— begin DATASET CONTENT —

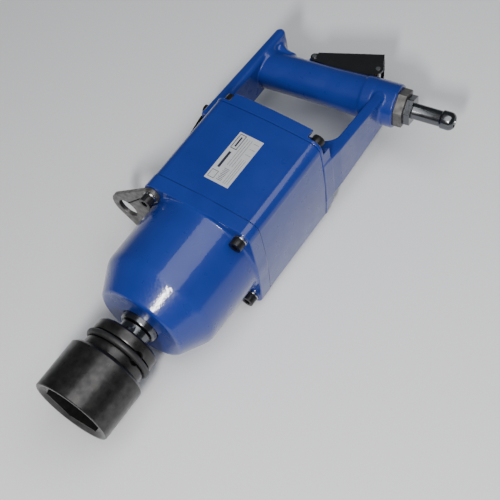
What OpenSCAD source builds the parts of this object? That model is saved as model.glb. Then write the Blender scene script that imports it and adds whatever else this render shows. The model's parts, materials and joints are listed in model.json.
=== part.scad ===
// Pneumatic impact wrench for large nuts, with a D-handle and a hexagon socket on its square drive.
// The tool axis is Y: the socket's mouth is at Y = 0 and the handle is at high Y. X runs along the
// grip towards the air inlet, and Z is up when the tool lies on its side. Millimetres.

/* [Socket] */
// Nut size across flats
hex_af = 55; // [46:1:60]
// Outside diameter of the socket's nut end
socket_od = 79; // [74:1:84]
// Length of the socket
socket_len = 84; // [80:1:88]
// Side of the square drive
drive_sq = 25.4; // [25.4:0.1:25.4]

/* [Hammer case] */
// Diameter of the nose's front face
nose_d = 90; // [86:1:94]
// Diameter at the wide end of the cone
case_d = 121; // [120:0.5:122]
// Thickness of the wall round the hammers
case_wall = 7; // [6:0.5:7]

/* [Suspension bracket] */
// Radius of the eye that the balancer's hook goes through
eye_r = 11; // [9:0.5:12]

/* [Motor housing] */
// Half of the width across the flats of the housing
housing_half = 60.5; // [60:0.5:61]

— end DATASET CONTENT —

PROMPT: Please output the entire listing exactly as it stands.

PROBLEM SOLUTION:
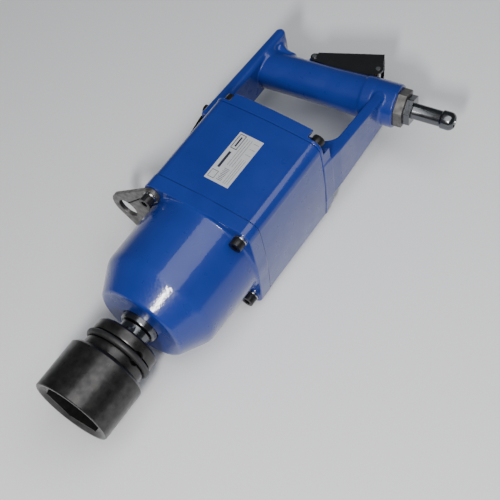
What OpenSCAD source builds the parts of this object? That model is saved as model.glb. Then write the Blender scene script that imports it and adds whatever else this render shows. The model's parts, materials and joints are listed in model.json.
=== part.scad ===
// Pneumatic impact wrench for large nuts, with a D-handle and a hexagon socket on its square drive.
// The tool axis is Y: the socket's mouth is at Y = 0 and the handle is at high Y. X runs along the
// grip towards the air inlet, and Z is up when the tool lies on its side. Millimetres.

/* [Socket] */
// Nut size across flats
hex_af = 55; // [46:1:60]
// Outside diameter of the socket's nut end
socket_od = 79; // [74:1:84]
// Length of the socket
socket_len = 84; // [80:1:88]
// Side of the square drive
drive_sq = 25.4; // [25.4:0.1:25.4]

/* [Hammer case] */
// Diameter of the nose's front face
nose_d = 90; // [86:1:94]
// Diameter at the wide end of the cone
case_d = 121; // [120:0.5:122]
// Thickness of the wall round the hammers
case_wall = 7; // [6:0.5:7]

/* [Suspension bracket] */
// Radius of the eye that the balancer's hook goes through
eye_r = 11; // [9:0.5:12]

/* [Motor housing] */
// Half of the width across the flats of the housing
housing_half = 60.5; // [60:0.5:61]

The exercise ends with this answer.